The stated intent was to recruit intelligent individuals by presenting a series of puzzles which were to be solved, each in order to find the next, and take them into the Deep Web. The Cicada 3301 clues included different communication mediums like the Internet, telephone, music, digital images, pages of books, etc.
No one knows who sets the puzzles, or what the prize is at the end, but some believe it is a recruitment process for the NSA, CIA, MI6, FSB, some mercenary group, or a group of hackers like Anonymous.
The campaign starts with one picture after a designated number of solvers visited particular websites on Tor, and at the end of the campaign is when they shut down the website and left only the message that they found the person for them. But the outcome of Cicada 3301 recruiting (and who is behind this) is still a conundrum.
This recruitment campaign from Cicada 3301 was a good inspiration for other cryptographic challenges like Project Architeuthis, developed by The United States Navy. This is based on the Cicada challenge and it’s also used as a recruitment tool for finding the right people with the right skills.

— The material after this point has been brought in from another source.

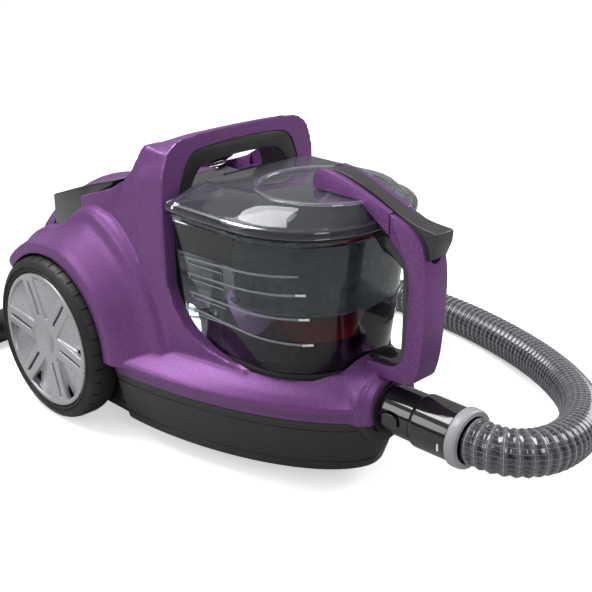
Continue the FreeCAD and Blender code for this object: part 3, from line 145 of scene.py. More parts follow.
def finished(name, bm, material, recalc=True, sharp=38):
    """Make an object of a bmesh, shaded smooth between its sharp edges."""
    if recalc:
        bmesh.ops.recalc_face_normals(bm, faces=bm.faces)
    mesh = bpy.data.meshes.new(name)
    bm.to_mesh(mesh)
    bm.free()
    obj = bpy.data.objects.new(name, mesh)
    bpy.context.scene.collection.objects.link(obj)
    if material:
        mesh.materials.append(material)
    shade(obj, sharp)
    return obj


def shade(obj, sharp=38):
    """Shade smooth, but keep edges over an angle in degrees sharp."""
    obj.data.shade_smooth()
    obj.data.set_sharp_from_angle(angle=math.radians(sharp))


def settle(obj, body, slot, *nodes):
    """Let a finished piece ride on its body and stand for its CAD nodes; the slot it is given is not used."""
    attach(obj, body)
    if nodes:
        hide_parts(*nodes)
    return obj


def put(name, bm, material, body, slot, *nodes):
    """Finish a bmesh in a material and settle it."""
    return settle(finished(name, bm, MATERIALS[material]), body, slot, *nodes)


def applied(obj):
    """Replace the object's mesh by what its modifiers make of it."""
    graph = bpy.context.evaluated_depsgraph_get()
    mesh = bpy.data.meshes.new_from_object(obj.evaluated_get(graph))
    old = obj.data
    obj.modifiers.clear()
    obj.data = mesh
    bpy.data.meshes.remove(old)
    return obj


def carved(obj, *tools):
    """Cut closed bmeshes out of an object."""
    for tool in tools:
        cutter = finished("cutter", tool, None)
        modifier = obj.modifiers.new("cut", "BOOLEAN")
        modifier.operation = "DIFFERENCE"
        modifier.solver = "MANIFOLD"
        modifier.object = cutter
        applied(obj)
        bpy.data.objects.remove(cutter)
    return obj


def melted(name, forms, voxel, passes, material):
    """Melt overlapping closed bmeshes into one smooth skin."""
    whole = bmesh.new()
    for form in forms:
        mesh = bpy.data.meshes.new("form")
        form.to_mesh(mesh)
        form.free()
        whole.from_mesh(mesh)
        bpy.data.meshes.remove(mesh)
    obj = softened(finished(name, whole, material), voxel, passes)
    shade(obj)
    return obj


def softened(obj, voxel, passes):
    """Remesh an object on a fine grid and smooth the result."""
    remesh = obj.modifiers.new("melt", "REMESH")
    remesh.mode = "VOXEL"
    remesh.voxel_size = voxel
    smooth = obj.modifiers.new("ease", "SMOOTH")
    smooth.factor = 0.5
    smooth.iterations = passes
    return applied(obj)


def loft(rings, hollow=False):
    """Bridge rings that have as many points each; close both ends or, if hollow, join them."""
    bm = bmesh.new()
    loops = []
    for ring in rings:
        verts = [bm.verts.new(point) for point in ring]
        loops.append([bm.edges.new(pair) for pair in zip(verts, verts[1:] + verts[:1])])
    for low, high in zip(loops, loops[1:]):
        bmesh.ops.bridge_loops(bm, edges=low + high)
    if hollow:
        bmesh.ops.bridge_loops(bm, edges=loops[0] + loops[-1])
    else:
        for end in (loops[0], loops[-1]):
            bmesh.ops.contextual_create(bm, geom=end)
    bmesh.ops.recalc_face_normals(bm, faces=bm.faces)
    return bm


def lathe(profile, centre, axis, radial, steps=96):
    """Spin (radius, along) pairs, in millimetres, round an axis."""
    bm = bmesh.new()
    axis, radial = Vector(axis), Vector(radial)
    verts = [bm.verts.new(centre + radial * (r * MM) + axis * (a * MM)) for r, a in profile]
    edges = [bm.edges.new(pair) for pair in zip(verts, verts[1:])]
    if profile[0][0] > 0.01 and profile[0] != profile[-1]:
        edges.append(bm.edges.new((verts[-1], verts[0])))
    bmesh.ops.spin(bm, geom=verts + edges, cent=centre, axis=axis, angle=math.tau, steps=steps,
                   use_merge=True)
    bmesh.ops.remove_doubles(bm, verts=bm.verts, dist=1e-6)
    bmesh.ops.dissolve_degenerate(bm, edges=bm.edges, dist=1e-7)
    bmesh.ops.recalc_face_normals(bm, faces=bm.faces)
    return bm


def inlet_lathe(profile, steps=96):
    """Spin (radius, distance ahead of the axle) pairs round the hose inlet's centre line."""
    return lathe(profile, at(0, 0, INLET_Z), (1, 0, 0), (0, 0, 1), steps)


def rod(centre, axis, radius, length, steps=48):
    """A plain round bar starting at a centre."""
    radial = Vector((0, 0, 1)) if abs(Vector(axis).z) < 0.5 else Vector((1, 0, 0))
    return lathe([(0, 0), (radius, 0), (radius, length), (0, length)], centre, axis, radial, steps)


def box_between(low, high):
    """A box between two corners."""
    bm = bmesh.new()
    bmesh.ops.create_cube(bm, size=1)
    bmesh.ops.scale(bm, vec=high - low, verts=bm.verts)
    bmesh.ops.translate(bm, vec=(low + high) / 2, verts=bm.verts)
    return bm


def block(low, high):
    """A box between two corners in millimetres from the axle."""
    return box_between(at(*low), at(*high))


def node_block(node, margin=0.0, reach=(0, 0, 0)):
    """A box round a CAD node, grown by a margin and by an extra reach on each axis."""
    low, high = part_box(node)
    grow = Vector([(margin + r) * MM for r in reach])
    return box_between(low - grow, high + grow)


def prism(top, bottom):
    """A closed solid between two outlines of as many points."""
    bm = bmesh.new()
    top, bottom = ([bm.verts.new(point) for point in outline] for outline in (top, bottom))
    bm.faces.new(top)
    bm.faces.new(reversed(bottom))
    for i in range(len(top)):
        j = (i + 1) % len(top)
        bm.faces.new((top[i], bottom[i], bottom[j], top[j]))
    bmesh.ops.recalc_face_normals(bm, faces=bm.faces)
    bmesh.ops.triangulate(bm, faces=bm.faces)
    return bm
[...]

Other agencies like GCHQ also released their ‘Can You Find It?’ competition. This quest is designed to test both experienced and self-taught geeks to crack a series of cryptic codes and the person who can solve this cryptic challenge could be on their way to getting a job as a spy.
The Deep Web and the Dark Web is a great source to find great talents, and it’s a place where only few recruiters operate in. You can search for people in the same space (Surface Web – 4% of the internet) as everybody else, or try to dig deep and use the other 96% of the Internet, which only a few others recruiters are using, because the Deep Web is offering a great opportunity.
In this Information Age, the most coveted commodity is information, so the value of the Deep Web is immeasurable, and recruiters and information seekers can no longer avoid its importance.